Archaeological discoveries supply some information directly and indirectly for Dr Wenham’s exegesis. A study of ancient lampstands suggests Numbers 8 describes a type made late in the second millennium bc. Discovery of a copper snake at Timnah in a temple used during the twelfth century bc is, the author claims, ‘remarkable confirmation of the biblical story, or at least its origin in the wilderness period’ (p. 156). Illuminating as such discoveries may be, they do not, in fact, confirm the biblical story or its date of origin. All they can do is to show that the biblical account is feasible if set in that period. The reviewer does not accept that ‘there must be a connection between’ the Timnah serpent and the biblical story, nor that Moses took over Midianite ideas about tabernacle design, or vice versa. Striking similarities do not prove direct connection. The tabernacle, at least, has Egyptian analogues which are more compelling. Archaeological evidence always needs to be treated with caution, it rarely gives conclusive proof of anything by itself. One discovery which came into prominence too late for Dr Wenham to use, but is worth noting, is the text about Balaam from Tell Deir ‘Alla in the Jordan valley. Written on the plaster of a wall about 700 bc, this fragmentary narrative in a local dialect and in Aramaic script tells of visions the seer Balaam was given at night by the gods and reported to the people. This does not prove Balaam existed, but it does prove that he was a figure known to some people in the area of Israel during the Monarchy. It underlines the remarkable scene of a pagan prophet hired by a pagan king blessing God’s chosen people as they stand at the edge of the promised land (cf. p. 169). It is a reminder of the enormous quantity of ancient traditions that have perished, heightening appreciation for the survival of the Iraselite ones collected in the Old Testament.
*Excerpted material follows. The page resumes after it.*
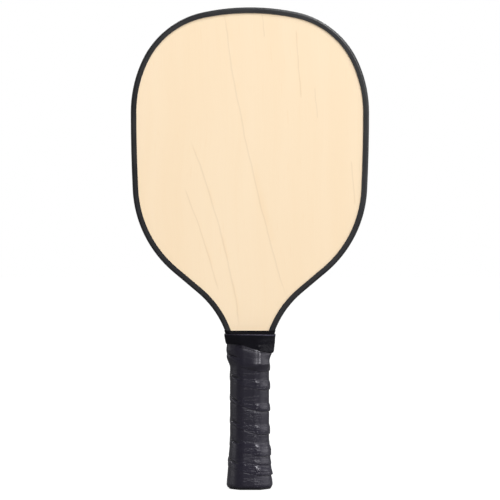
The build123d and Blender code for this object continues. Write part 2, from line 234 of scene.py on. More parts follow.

Dr Wenham serves his readers well in linking Numbers with other parts of the Old Testament in quotation and reminiscence. Thus he gives weight to the solidarity of the Canon. One escaped him, the law permitting late celebration of Passover is seen in action in 2 Chronicles 30:2, 3.

No-one who reads Numbers for spiritual instruction or for academic study can afford to ignore the Tyndale Old Testament Commentary of Numbers by Gordon Wenham.